Several years ago, the sociologist Satoshi Kanazawa claimed that beautiful parents were more likely to have girl babies. This claim was reproduced by the Freakonomics team. It turns out that underlying statistical analysis was flawed, and was was reported was essentially patterns in random numbers (the kangaroo problem).

So, fine. At this point you might say: Some people believe that beautiful parents are more likely to have girl babies, while other people are skeptical of that claim. As an outsider, you might take an intermediate position (beautiful parents might be more likely to have girl babies), and you could argue that Kanazawa’s work, while flawed, might still be valuable by introducing this hypothesis.

But that would be a mistake; you’d be making the fallacy of the one-sided bet. If you want to consider the hypothesis that beautiful parents are more likely to have girl babies, you should also consider the hypothesis that beautiful parents are more likely to have boy babies. If you don’t consider both possibilities, you’re biasing yourself—and you’re also giving an incentive for future Wansinks to influence policy through junk science.

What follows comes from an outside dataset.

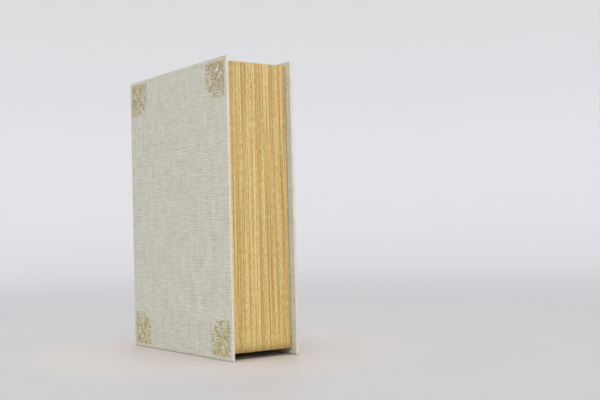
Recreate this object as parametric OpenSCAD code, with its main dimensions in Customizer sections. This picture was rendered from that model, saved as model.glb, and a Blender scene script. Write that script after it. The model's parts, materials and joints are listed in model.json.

P.S. I also liked this line that I gave in response to someone who defended Brian Wansink’s junk science on the grounds that “science has progressed”:

To use general scientific progress as a way of justifying scientific dead-end work . . . that’s kinda like saying that the Bills made a good choice to keep starting Nathan Peterman, because Patrick Mahomes has been doing so well.

A problem I see is that the defenders of junk science are putting themselves in the position where they’re defending Science as an entity.

8 Comments

  1. Dalton says:

    We really need more Nathan Peterman analogies. I contend that he is the same object-class as Paxton Lynch and Brock Osweiler. In other words, people who got their jobs because they looked like a quarterback (or at least they matched the conventional thinking about what a quarterback should look like).

    Brian Wansink may be an object of the same class. He didn’t do his job very well (that is research), but he certainly appeared like he could do his job well.

  2. I would call this selective open mindedness a variant of the Gell-Mann Amnesia effect. It is extremely common in scholarly discourse where the scholar rejects a theory because of inadequacy of method while proposing an alternative based on data obtained by the same method. Or even bases the critique of that method itself on positive outcomes of the method in question. For example, critiquing a ‘culture of measurement’ by relying on measures of alternative data using the same method.